La gran diferencia con la anterior está en que aquí emerge la esperanza y lo hace en forma de justicia. La justicia para todos, porque todos somos inocentes hasta que se demuestre lo contrario. Aquí la justicia funciona y logra que las dudas razonables eviten la pena de muerte. En la película anterior, la pena de muerte se ha decidido sin juicio ni alternativa, aquí la pena de muerte está en manos de doce hombres de los que once parecen estar seguros de la culpabilidad, pero el número doce tiene dudas. En la duda, en todas las dudas, están las posibilidades de que la justicia se abra paso y de que la razón funcione.
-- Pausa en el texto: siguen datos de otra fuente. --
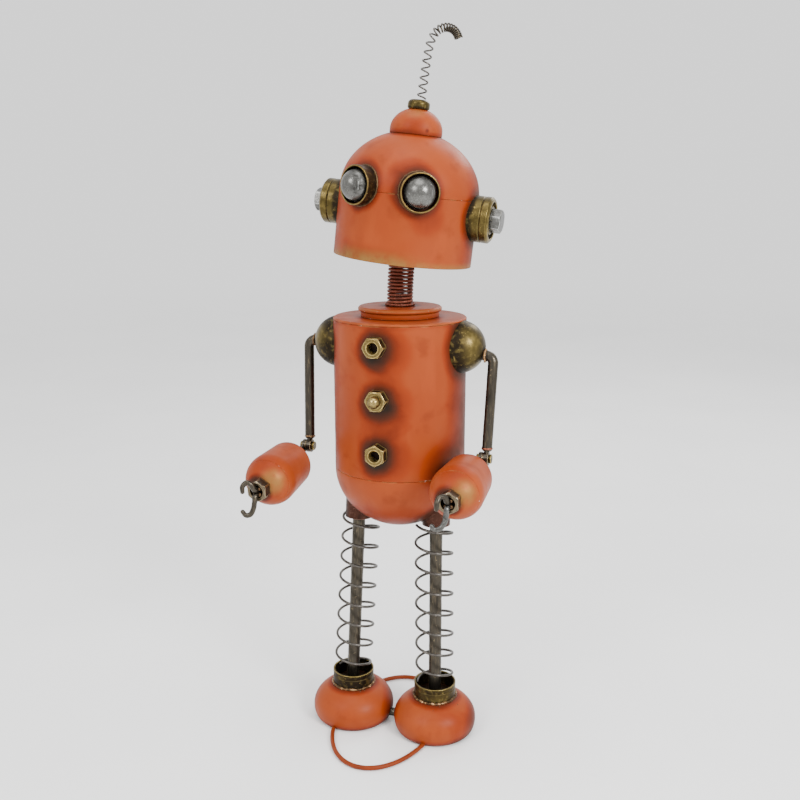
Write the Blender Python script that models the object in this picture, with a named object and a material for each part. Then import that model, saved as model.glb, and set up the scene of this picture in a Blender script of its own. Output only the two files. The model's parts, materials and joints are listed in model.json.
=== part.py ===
"""Decorative steel robot on sprung legs, with a bobbing head on a coil-spring neck.

Metres, +Z up. The robot faces -Y, its left side is +X, and it stands on z = 0.
Every sheet-metal shell, rod, spring, nut and ball is its own object.
"""

import math

import bmesh
import bpy
from mathutils import Euler, Matrix, Vector

MM = 0.001
GAP = 0.3 * MM                     # clearance that two touching pieces keep
SHEET = 1.2 * MM                   # wall of the pressed steel shells

# Torso
TORSO_R = 62 * MM
TORSO_SEAM_Z = 260 * MM            # where the bowl meets the tube
TORSO_TOP_Z = 400 * MM
BOWL_DEPTH = 58 * MM
LID_T = 2 * MM
NECK_DISC_R = 39 * MM
NECK_DISC_H = 9.4 * MM

# Three M12 nuts down the chest, the middle one with a ball in its bore
NUT_AF = 17.5 * MM
NUT_T = 9 * MM
NUT_BORE_R = 4.9 * MM
NUT_MOUTH = 0.35 * MM             # how far the bore widens at the face
CHEST_NUTS = (                     # name, height, turn about the torso's axis, spin about its own
    ("chest_nut_upper", 382.3 * MM, math.radians(-2.4), math.radians(30)),
    ("chest_nut_middle", 335.1 * MM, math.radians(-0.6), math.radians(30)),
    ("chest_nut_lower", 285.8 * MM, math.radians(-1.3), 0.0),
)
CHEST_BALL_R = 5.55 * MM

# Neck spring: one arc from the neck disc up into the head
NECK_COIL_R = 10.9 * MM            # centreline of the wire
NECK_WIRE_R = 1.35 * MM
NECK_PITCH = 3.0 * MM
NECK_LENGTH = 48.5 * MM
HEAD_LEAN = math.radians(6.5)        # the head rests leaning to the robot's left
NECK_BASE = Vector((0, 0, TORSO_TOP_Z + LID_T + NECK_DISC_H + 2 * GAP))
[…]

Porque esta película es, además de un drama judicial, un canto a la razón, al individuo como ser pensante, dialogante y defensor de sus propias ideas y principios, aun en contra de todos.
La he visto cientos de veces, como mucha otra gente que la considera "su" película. Y siempre me pregunto qué habría hecho yo de estar en el lugar del jurado número 8. ¿Hubiera sido capaz de mantener mi opinión contraria a las otras once personas? ¿Hubiera aguntado las bromas, las risas y los insultos? Idiota, le dice otro de los jurados. No sé si hubiera sido capaz. Me preocupa pensar que no lo hubiera sido. Que me hubiera dejado convencer por esa mayoría que arrastra. ¿En cuántas ocasiones he renunciado a mantener mis propias ideas, a defender aquello en lo que creía por evitar ser el elemento discordante?
El jurado número 8, el arquitecto David/Henry Fonda (en su mejor papel, con esa mirada dorada tan, tan, expresiva) no pierde los nervios, no se exalta ni insulta, pero tampoco se calla. Dice las cosas que piensa, tiene claro su objetivo y, sobre todo, hace de su duda un método. Dudo de esto, por lo tanto, hay que hablar, pensar, reflexionar, reconstruir, relatar, discrepar, discutir, opinar, volver a pensar, volver a reflexionar...El dilema moral de dejar pasar las cosas sin comprometerse nos asalta a todos y esta película lo pone de primer plano. En este caso, dentro de un contexto judicial en el que la pena de muerte aparece en el trasfondo, pero hay otros miles de momentos en la vida en el que uno debe defender una causa justa, incluso a tí mismo y tus hechos, contra todos, contra todo.